Brett Wallace struck out in 13 of his 18 PA leading to the inevitable .059/.111/.059.
Wallace’s teammate Chris Carter fanned in 11 of his 23 PA and ended the week with the pathetic line of .091/.130/.182.
Adding a third member to the hopeless, fanning Astros club is Carlos Pena, who struck out seven times in 19 PA and went .158/.158/.158.
Pedro Alvarez was retired on strikes 10 times in 22 PA and ended the week batting .091/.091/.091.
Josh Hamilton struck out 10 times in this opening week and ended up batting .160/.276/.200 in 28 PA.
Aaron Hicks is new here, which kind of explains how he went whiffed 11 times in 28 PA and went .077/.143/.077.
Three true outcomes
Willingham accumulated a home run, seven walks, and 10 strikeouts in 26 PA.
Justin Upton went five-two-11 in TTO categories in 24 PA.
B.J. Upton went one-three-nine in 23 PA.
Ike Davis posted a one-four-nine in 26 PA.
I mentioned Duda above as he went one-six-seven in 24PA.
Michael Morse was a little light in the walks category, but five-one-11 in 30 PA feels worth mentioning.
Uggla posted a two-four-seven in 23 PA.
No batter who accumulated at least 25 PA this week did so without striking out at least once.
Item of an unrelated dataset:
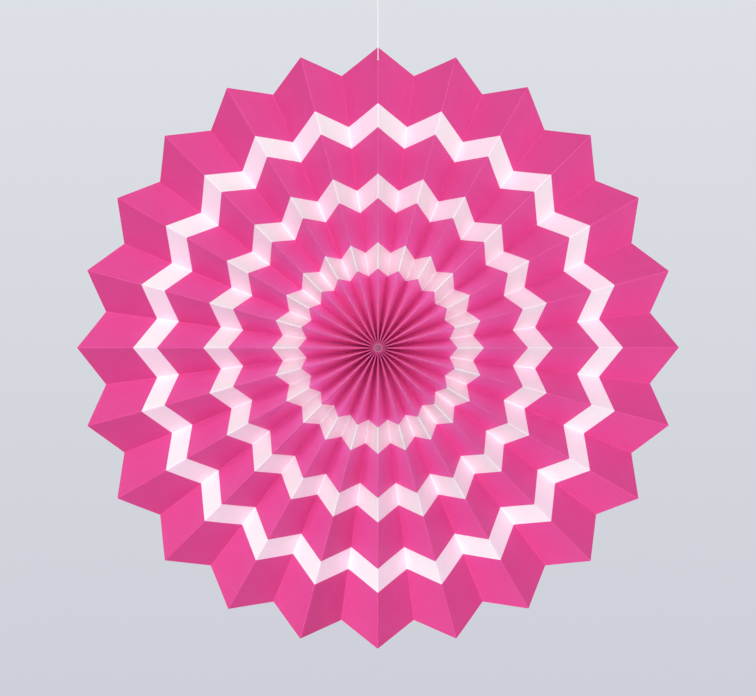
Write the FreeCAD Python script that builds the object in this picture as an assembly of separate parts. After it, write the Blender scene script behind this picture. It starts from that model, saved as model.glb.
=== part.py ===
"""Hanging paper fan rosette: a pleated paper ring, the set glue that holds its core, and the thread it hangs by.

Millimetres. X is to the right, Z is up and the front faces -Y. The origin is the rosette's centre.
An azimuth is measured about Y from the top, turning towards +X.
"""

import FreeCAD, Part
import math
import os

from FreeCAD import Vector

# Driving sizes of the paper
TIP_DIAMETER = 400.0
PLEATS = 24
TOOTH_DEPTH = 15.6
RIM_RISE = 18.4
PAPER = 0.2
FOLD_GAP = 0.05
PANEL_GAP = 0.11
STATIONS = 11
STATION_CROWDING = 1.7

# Driving sizes of the glued lap that closes the strip into a ring
LAP_PANEL = 25
LAP_INSET = 1.5
LAP_FREE_RADIUS = 20.0

# Driving sizes of the set glue that fills the core
GLUE_CLEARANCE = 0.15
GLUE_LENGTH = 18.0
GLUE_SETBACK = 12.0
GLUE_EDGE = 1.2

# Driving sizes of the thread that the rosette hangs by
HANG_THREAD = 0.6
HANG_HOLE_CLEARANCE = 0.5
HANG_HOLE_INSET = 8.0
HANG_CLEARANCE = 0.35
HANG_TURN_RADIUS = 0.9
HANG_KNOT = 2.2
HANG_KNOT_LENGTH = 2.4
HANG_RISE = 50.0
STRAND_GAP = 0.1
LOOP_HEIGHT = 22.0
LOOP_RADIUS = 5.0
LOOP_SHOULDER_RADIUS = 12.0

# Worked out from the driving sizes
TIP_RADIUS = TIP_DIAMETER / 2
NOTCH_RADIUS = TIP_RADIUS - TOOTH_DEPTH
PANEL_ANGLE = math.pi / PLEATS
CORE_RADIUS = PLEATS * (PAPER + PANEL_GAP) / math.pi
FOLD_HALF = (PAPER + FOLD_GAP) / 2
HANG_HOLE_RADIUS = TIP_RADIUS - HANG_HOLE_INSET
STRAND_OFFSET = (HANG_THREAD + STRAND_GAP) / 2
KNOT_NECK = STRAND_OFFSET + HANG_THREAD / 2 + STRAND_GAP


def chord(radius):
    """The straight distance between neighbouring fold lines, seen from the front."""
    return 2 * radius * math.sin(PANEL_ANGLE / 2)


# The strip keeps its panel width all the way, so the folds bow towards each other as the ring widens.
PANEL_WIDTH = math.hypot(chord(TIP_RADIUS), RIM_RISE)


def half_rise(radius):
    """How far a fold line stands in front of or behind the middle plane."""
    return math.sqrt(PANEL_WIDTH**2 - chord(radius) ** 2) / 2


def place(radius, azimuth, along, depth):
    """A point at a radius and depth, set off sideways from an azimuth by a small distance."""
    across = Vector(math.sin(azimuth), 0, math.cos(azimuth)) * radius
    side = Vector(math.cos(azimuth), 0, -math.sin(azimuth)) * along
    return across + side + Vector(0, depth, 0)


def fold_radius(fold, station):
    """The radius of a station along a mountain fold (even) or a valley fold (odd).

    The stations crowd towards the core, where the panels twist fastest.
    """
    end = TIP_RADIUS if fold % 2 == 0 else NOTCH_RADIUS
    return CORE_RADIUS + (end - CORE_RADIUS) * (station / STATIONS) ** STATION_CROWDING


def fold_corners(fold, side, station):
    """The paper's front and back corners beside a fold, on its side towards -1 or +1."""
    radius = fold_radius(fold, station)
    rise = half_rise(radius)
    lean = max(chord(radius) - 2 * FOLD_HALF, 0.0)
    mitre = PAPER / 2 * math.tan(math.atan2(2 * rise, lean) / 2)
    towards_front = 1 if fold % 2 == 0 else -1
    azimuth = fold * PANEL_ANGLE
    outer = place(radius, azimuth, side * (FOLD_HALF + mitre), -towards_front * (rise + PAPER / 2))
    inner = place(radius, azimuth, side * (FOLD_HALF - mitre), -towards_front * (rise - PAPER / 2))
    return (outer, inner) if towards_front == 1 else (inner, outer)


def panel_rows(panel):
    """The section of a panel at each station: its front points and its back points, across the panel.

    The lap panel has a second layer on its back, which thins out to nothing where the core is bunched.
    """
    edge = LAP_INSET / PANEL_WIDTH
    rows = []
    for station in range(STATIONS + 1):
        layer = PAPER if fold_radius(panel, station) > LAP_FREE_RADIUS else 0
        laps = [(0, 0), (1, 0)]
        if panel == LAP_PANEL:
            laps = [(0, 0), (edge, 0), (edge, layer), (1 - edge, layer), (1 - edge, 0), (1, 0)]
        start_front, start_back = fold_corners(panel, 1, station)
        end_front, end_back = fold_corners(panel + 1, -1, station)
        outward = (start_back - start_front + end_back - end_front).normalize()
        front = [start_front + (end_front - start_front) * share for share, _ in laps]
        back = [start_back + (end_back - start_back) * share + outward * lift for share, lift in laps]
        rows.append((front, back))
    return rows


def triangle(a, b, c):
    """A flat face, or nothing where two of its corners meet."""
    if min((a - b).Length, (b - c).Length, (c - a).Length) < 1e-6:
        return []
    return [Part.Face(Part.makePolygon([a, b, c, a]))]


def twisted_patch(a, b, c, d, split_at_a):
    """A four-cornered patch as two flat faces, which meet along the diagonal from a to c or from b to d."""
    if split_at_a:
        return triangle(a, b, c) + triangle(a, c, d)
    return triangle(a, b, d) + triangle(b, c, d)


def flat_patch(a, b, c, d):
    """A flat four-cornered face."""
    return [Part.Face(Part.makePolygon([a, b, c, d, a]))]


def panel_faces(panel):
    """The front, back and two cut ends of one panel, each patch split outwards from its mountain fold."""
    rows = panel_rows(panel)
    starts_at_mountain = panel % 2 == 0
    faces = []
    columns = range(len(rows[0][0]) - 1)
    for row, next_row in zip(rows, rows[1:]):
        for layer in (0, 1):
            here, beyond = row[layer], next_row[layer]
            for i in columns:
                faces += twisted_patch(here[i], here[i + 1], beyond[i + 1], beyond[i], starts_at_mountain)
    for front, back in (rows[0], rows[-1]):
        for i in columns:
            faces += twisted_patch(front[i], front[i + 1], back[i + 1], back[i], True)
    return faces


def crease_faces(fold):
    """The narrow lands in front of and behind a fold, and their two cut ends."""
    rows = [(fold_corners(fold, -1, s), fold_corners(fold, 1, s)) for s in range(STATIONS + 1)]
    faces = []
    for (left, right), (next_left, next_right) in zip(rows, rows[1:]):
        for layer in (0, 1):
            faces += flat_patch(left[layer], right[layer], next_right[layer], next_left[layer])
    for left, right in (rows[0], rows[-1]):
        faces += flat_patch(left[0], right[0], right[1], left[1])
    return faces


def pleated_strip():
    """The closed ring of panels and creases as one solid of folded paper."""
    faces = []
    for fold in range(2 * PLEATS):
        faces += panel_faces(fold)
        faces += crease_faces(fold)
    shell = Part.makeShell(faces)
    shell.sewShape()
    solid = Part.makeSolid(shell)
    if solid.Volume < 0:
        solid.reverse()
    return solid


def rod(start, end, diameter):
    """A round rod between two points."""
    return Part.makeCylinder(diameter / 2, (end - start).Length, start, end - start)


def pleated_fan():
    """The paper with its hanging hole near the top tip."""
    start = Vector(0, -PANEL_WIDTH, HANG_HOLE_RADIUS)
    end = start + Vector(0, PANEL_WIDTH, 0)
    hole = rod(start, end, HANG_THREAD + 2 * HANG_HOLE_CLEARANCE)
    return pleated_strip().cut(hole)


def core_glue():
    """The plug of set glue in the core, behind the mouth of the folds' inner ends."""
    front = -half_rise(CORE_RADIUS) + GLUE_SETBACK
    radius = CORE_RADIUS * math.cos(PANEL_ANGLE / 2) - GLUE_CLEARANCE
    plug = Part.makeCylinder(radius, GLUE_LENGTH, Vector(0, front, 0), Vector(0, 1, 0))
    rims = [edge for edge in plug.Edges if edge.isClosed()]
    return plug.makeChamfer(min(GLUE_EDGE, 0.8 * radius), rims)


def barrel_knot(middle, axis):
    """A barrel-shaped knot whose two flat ends are each wide enough for two strands."""
    half_length = HANG_KNOT_LENGTH / 2
    profile = [(0, -half_length), (KNOT_NECK, -half_length), (HANG_KNOT / 2, -half_length / 3)]
    profile += [(radius, -along) for radius, along in reversed(profile)]
    outline = [middle + Vector(radius, 0, 0) + axis * along for radius, along in profile]
    return Part.Face(Part.makePolygon(outline + outline[:1])).revolve(middle, axis, 360)


def rounded_path(points, radii):
    """Straight runs through the points, joined by arcs of the given radii at the inner points."""
    edges = []
    start = points[0]
    for before, corner, after, radius in zip(points, points[1:], points[2:], radii):
        inward = (before - corner).normalize()
        onward = (after - corner).normalize()
        half_turn = (math.pi - inward.getAngle(onward)) / 2
        reach = radius * math.tan(half_turn)
        first = corner + inward * reach
        last = corner + onward * reach
        bisector = (inward + onward).normalize()
        middle = corner + bisector * (radius / math.cos(half_turn) - radius)
        edges.append(Part.LineSegment(start, first).toShape())
        edges.append(Part.Arc(first, middle, last).toShape())
        start = last
    edges.append(Part.LineSegment(start, points[-1]).toShape())
    return Part.Wire(edges)


def tube(points, radii, diameter):
    """A round tube along a path of straight runs and tangent arcs."""
    path = rounded_path(points, radii)
    disc = Part.Face(Part.Wire(Part.makeCircle(diameter / 2, points[0], points[1] - points[0])))
    swept = path.makePipe(disc)
    expected = path.Length * math.pi * diameter**2 / 4
    print(f"tube length {path.Length:.1f} mm, radii {radii}, volume over expected {swept.Volume / expected:.4f}")
    return swept


def top_loop(foot):
    """The loop at the thread's end, which goes over a hook or a nail."""
    top = LOOP_HEIGHT - HANG_KNOT_LENGTH / 2
    shoulder = top - 2 * LOOP_RADIUS
    crown = 0.9 * LOOP_RADIUS
    half_outline = [(STRAND_OFFSET, 0), (LOOP_RADIUS, shoulder), (LOOP_RADIUS, top)]
    outline = half_outline + [(-x, z) for x, z in reversed(half_outline)]
    sunk = Vector(0, 0, -HANG_THREAD)
    points = [foot + Vector(x, 0, z) for x, z in outline]
    points[0] += sunk
    points[-1] += sunk
    return tube(points, [LOOP_SHOULDER_RADIUS, crown, crown, LOOP_SHOULDER_RADIUS], HANG_THREAD)


def hanging_thread():
    """The thread from its knot behind the top pleat, out through the paper and up to the loop at its end."""
    crest_y = -half_rise(HANG_HOLE_RADIUS)
    away = PAPER / 2 + HANG_CLEARANCE
    seat = KNOT_NECK * 2 * half_rise(HANG_HOLE_RADIUS) / chord(HANG_HOLE_RADIUS)
    back = Vector(0, crest_y + away + seat, HANG_HOLE_RADIUS)
    corner = Vector(0, crest_y - away - HANG_THREAD / 2, HANG_HOLE_RADIUS)
    foot = Vector(0, corner.y, TIP_RADIUS + HANG_RISE)
    half_knot = HANG_KNOT_LENGTH / 2
    stopper = barrel_knot(back + Vector(0, half_knot, 0), Vector(0, 1, 0))
    loop_knot = barrel_knot(foot + Vector(0, 0, half_knot), Vector(0, 0, 1))
    strand = tube([back, corner, foot], [HANG_TURN_RADIUS], HANG_THREAD)
    return stopper.fuse([strand, loop_knot, top_loop(foot + Vector(0, 0, 2 * half_knot))])


def main():
    os.makedirs("parts", exist_ok=True)
    made = {
        "pleated_fan": pleated_fan(),
        "core_glue": core_glue(),
        "hanging_thread": hanging_thread(),
    }
    for name, shape in made.items():
        print(name, "solids", len(shape.Solids), "faces", len(shape.Faces), "valid", shape.isValid(), "volume", round(shape.Volume, 1))
        shape.exportStep(f"parts/{name}.step")


main()
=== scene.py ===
"""Looks of a hanging paper fan rosette: its printed and folded paper, its glue and its thread.

Metres, in the part's own frame: X to the right, Z up, the printed front towards -Y.
An azimuth is measured about Y from the top, turning towards +X.
"""

import math
import random

import bmesh
import bpy
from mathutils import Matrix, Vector, noise


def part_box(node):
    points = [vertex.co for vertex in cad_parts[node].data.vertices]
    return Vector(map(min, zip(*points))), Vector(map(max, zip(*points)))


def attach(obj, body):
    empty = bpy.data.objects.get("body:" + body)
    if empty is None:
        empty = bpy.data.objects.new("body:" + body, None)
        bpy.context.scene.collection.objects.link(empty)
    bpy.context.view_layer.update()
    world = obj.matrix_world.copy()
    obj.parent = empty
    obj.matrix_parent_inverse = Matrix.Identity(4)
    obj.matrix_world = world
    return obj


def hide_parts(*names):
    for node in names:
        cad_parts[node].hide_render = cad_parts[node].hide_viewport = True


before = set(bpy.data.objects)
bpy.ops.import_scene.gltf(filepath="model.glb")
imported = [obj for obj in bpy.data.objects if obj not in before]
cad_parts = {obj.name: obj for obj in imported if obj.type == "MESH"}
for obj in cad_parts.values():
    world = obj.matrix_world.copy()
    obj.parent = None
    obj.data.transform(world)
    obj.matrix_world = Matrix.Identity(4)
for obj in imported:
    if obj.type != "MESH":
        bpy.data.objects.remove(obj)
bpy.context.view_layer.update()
MM = 0.001

# The pleats. The pointed edge is cut in by the tooth depth, and the folds are the rim's rise deep
# there. The gaps are the air inside a closed fold and between the panels bunched at the core.
PLEATS = 24
PANELS = 2 * PLEATS
TIP_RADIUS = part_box("pleated_fan")[1].x
TOOTH_DEPTH = 15.6 * MM
RIM_RISE = 18.4 * MM
PAPER = 0.2 * MM
FOLD_GAP = 0.05 * MM
PANEL_GAP = 0.11 * MM

# The glued lap: a second layer on the back of one panel, which thins out towards the core
LAP_PANEL = 25
LAP_INSET = 1.5 * MM
LAP_THIN_RADIUS = 13 * MM
LAP_FREE_RADIUS = 20 * MM

# The printed rings, as shares of a fold's length from the core
RINGS = [(0.2543, 0.3423), (0.4908, 0.5732), (0.7299, 0.8103)]

# The paper's mesh: rows along the folds, which crowd towards the core and keep some room from the
# rings' edges, and columns across a panel, with a support beside each fold. Points within the merge
# distance, where the lap's step has no height, become one.
STATIONS = 64
STATION_CROWDING = 1.3
RING_EDGE_ROOM = 0.3
CREASE_SUPPORT = 0.012
ACROSS = [0, CREASE_SUPPORT, 0.25, 0.5, 0.75, 1 - CREASE_SUPPORT, 1]
MERGE_DISTANCE = 0.0001 * MM

# How far the folds of a hand-opened fan stray, more and more from the core outwards
STRAY_SEED = 7
AZIMUTH_STRAY = math.radians(0.16)
RISE_STRAY = 0.5 * MM
STRAY_GROWTH = 1.5

# The bow and the finer cockle of each panel. They set in over a range of shares of its length,
# and the other numbers place them in their noises.
SLACK_RANGE = (0.08, 0.6)
BOW = 0.55 * MM
BOW_BY_PANEL = 7.31
BOW_ALONG = 2.2
BOW_LEVEL = 0.5
COCKLE = 0.12 * MM
COCKLE_ALONG = 22
COCKLE_ACROSS = 1.7
COCKLE_BY_PANEL = 3.1

# The punched hole in the top fold. Cutting it leaves edges shorter than a sliver, which are closed.
HOLE_CLEARANCE = 0.5 * MM
HOLE_INSET = 8 * MM
HOLE_SIDES = 40
PUNCH_LENGTH = 8 * MM
SLIVER = 0.004 * MM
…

Of the six who struck out only once, only Adam Jones stands out as he went zero-one-one in 28 PA.
Angel Pagan went zero-one-two in 25 PA.
This week’s MVP
AL: Chris Davis is batting .455/.500/1.136 with three doubles and four home runs in 26 PA. He is my MVP, but here are two players who should also be acknowledged for their work this week.
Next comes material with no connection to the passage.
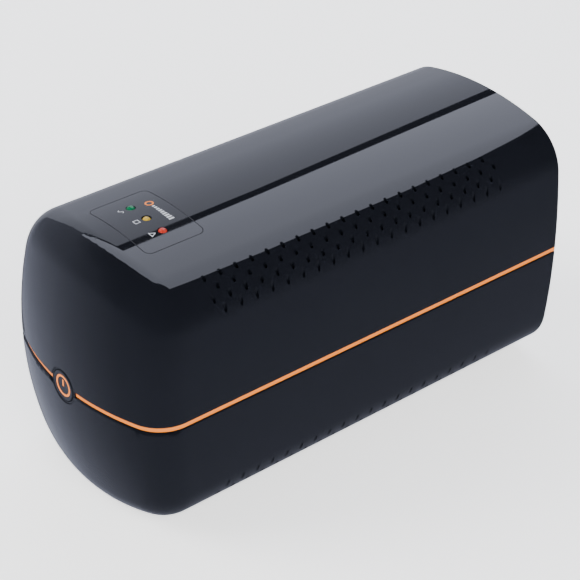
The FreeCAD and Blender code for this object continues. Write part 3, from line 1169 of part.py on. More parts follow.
def make_data_ports():
    """Two modular jacks side by side in one block."""
    z = ("port_board_height", "port_board_height + data_height")
    base = block("data_blank", span("-data_x", "data_width"), (f"{PORT_FACE} - data_depth", PORT_FACE), z)
    depth = (f"{PORT_FACE} - data_port_depth", PORT_FACE)
    holes = []
    for index in range(2):
        x = f"-data_x + ({index} - 0.5) * data_pitch"
        holes.append(block(f"jack_{index + 1}", span(x, "data_port_width"), depth,
                           (f"{z[0]} + data_port_lift", f"{z[0]} + data_port_lift + data_port_height")))
        holes.append(block(f"latch_{index + 1}", span(x, "latch_width"), depth,
                           (f"{z[0]} + data_port_lift - latch_drop",
                            f"{z[0]} + data_port_lift + latch_join")))
    return cut("data_ports", base, *holes)


def make_usb_port():
    middle = "port_board_height + usb_height / 2"
    depth = (f"{PORT_FACE} - usb_port_depth", PORT_FACE)
    base = block("usb_blank", span("usb_x", "usb_width"), (f"{PORT_FACE} - data_depth", PORT_FACE),
                 span(middle, "usb_height"))
    room = block("usb_room", span("usb_x", "usb_port_width"), depth, span(middle, "usb_port_height"))
    tongue = block("usb_tongue", span("usb_x", "usb_tongue_width"), depth, span(middle, "usb_tongue_height"))
    space = cut("usb_space", room, tongue)
    return cut("usb_port", base, space)


def make_port_board():
    z = (PORT_BOARD_Z, "port_board_height")
    board = block("port_board_blank", ("-port_board_half_width", "port_board_half_width"), PORT_BOARD, z)
    holes = both(clearance("port_board_hole", "z", ("port_boss_x", PORT_BOSS_Y), z, "board"))
    return cut("port_board", board, *holes)


def make_port_board_screws():
    return group("port_board_screws", *both(screw("port_board_screw", "z", ("port_boss_x", PORT_BOSS_Y),
                                                  "port_board_height", -1, "board")))


# ---------------------------------------------------------------- every sub-part
terminals = make_terminals()
fuse = make_fuse()
inlet_pins = make_pins("inlet_pin", group)
nodes = [
    make_top_shell(), make_bottom_shell(), make_trim_band(), make_case_screws(), make_feet(),
    make_display_film(), make_lamp("mains_lamp", 0), make_lamp("battery_lamp", 1), make_lamp("fault_lamp", 2),
    make_lamp_board(), make_lamp_board_screws(),
    make_bezel(), make_button_cap(), make_button_ring(), make_plunger(), make_spring(), make_switch_body(),
    make_switch_board(), make_switch_board_screws(),
    make_battery_case(), make_battery_lid(), terminals, make_battery_strap(), make_strap_screws(),
    make_battery_connectors(terminals), make_lead("red_lead", "terminal_x"),
    make_lead("black_lead", "-terminal_x"),
    make_core(), make_bobbin(), make_winding(), make_clamp(), make_clamp_screws(),
    make_main_board(), make_board_screws(), make_heat_sink(), make_transistors(), make_relays(),
    make_capacitors(), make_chip(), make_buzzer(), fuse, make_fuse_clips(fuse), make_headers(),
    make_rear_panel(), make_outlet("left", "(-outlet_x)"), make_outlet("right", "(outlet_x)"),
    make_outlet_covers(), make_outlet_contacts(), make_earth_clips(),
    make_shutter("left", "(-outlet_x)"), make_shutter("right", "(outlet_x)"),
    make_inlet(), inlet_pins, make_breaker(), make_breaker_nut(), make_reset_button(),
    make_data_ports(), make_usb_port(), make_port_board(), make_port_board_screws(),
]
doc.recompute()

# ---------------------------------------------------------------- checks and files
for item in doc.Objects:
    if "Invalid" in item.State or "Error" in item.State:
        raise RuntimeError(f"{item.Name} failed: {item.State}")
for node in nodes:
    shape = node.Shape
    if shape.isNull() or not shape.isValid() or not shape.Solids:
        raise RuntimeError(f"{node.Name} has no sound solid")
os.makedirs("parts", exist_ok=True)
for node in nodes:
    node.Shape.exportStep(f"parts/{node.Label}.step")
print(len(nodes), "sub-parts")
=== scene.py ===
# %% [markdown]
# # An uninterruptible power supply with a loaf-shaped case
# The case is two glossy black shells that close on an orange band. A film with three lamps lies in the
# top, a round button sits in the nose, and the outlets are on a recessed panel at the back. The CAD model
# holds every part at its real size, so this lesson adds only the looks: smooth skins, printed marks,
# finishes, light and a camera.

# %% Load the fixed frame
import math

import bmesh
import bpy
import numpy as np
from mathutils import Matrix, Vector


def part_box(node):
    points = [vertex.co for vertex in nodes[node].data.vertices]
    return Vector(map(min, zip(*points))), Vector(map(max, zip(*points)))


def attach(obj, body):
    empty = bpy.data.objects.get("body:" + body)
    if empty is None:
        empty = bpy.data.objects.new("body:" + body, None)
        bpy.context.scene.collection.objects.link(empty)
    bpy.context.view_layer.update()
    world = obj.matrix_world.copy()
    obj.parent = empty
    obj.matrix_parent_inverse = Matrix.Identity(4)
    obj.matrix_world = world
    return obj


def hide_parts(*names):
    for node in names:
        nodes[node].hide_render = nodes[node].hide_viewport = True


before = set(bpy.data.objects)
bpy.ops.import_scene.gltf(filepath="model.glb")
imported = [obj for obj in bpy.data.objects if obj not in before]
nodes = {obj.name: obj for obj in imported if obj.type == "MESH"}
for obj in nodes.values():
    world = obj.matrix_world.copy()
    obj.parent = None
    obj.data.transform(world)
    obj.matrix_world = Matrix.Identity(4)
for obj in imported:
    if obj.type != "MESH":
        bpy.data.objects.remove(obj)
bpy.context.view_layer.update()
MM = 0.001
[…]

Davis’ teammate Adam Jones actually outranks him in WPA at 1.13 versus 1.05. They are the only two in the majors who have broken the one win barrier this season. Davis is deservedly getting a lot of attention for tearing the cover off the ball but Jones is doing well too at .538/.556/.692 in 27 PA
The American League leader in times on base is Jed Lowrie. Lowrie is batting .500/.567/1.000 with 13 hits and four walks. If you had offered up a bet in Vegas that the major league leaders in OPS a week into 2013 would be Davis and Lowrie, you likely would have received some pretty insane odds, not that a casino would ever offer up such a ludicrous wager.
NL: Todd Frazier posted a .480/.519/.920 in 27 PA for the Reds.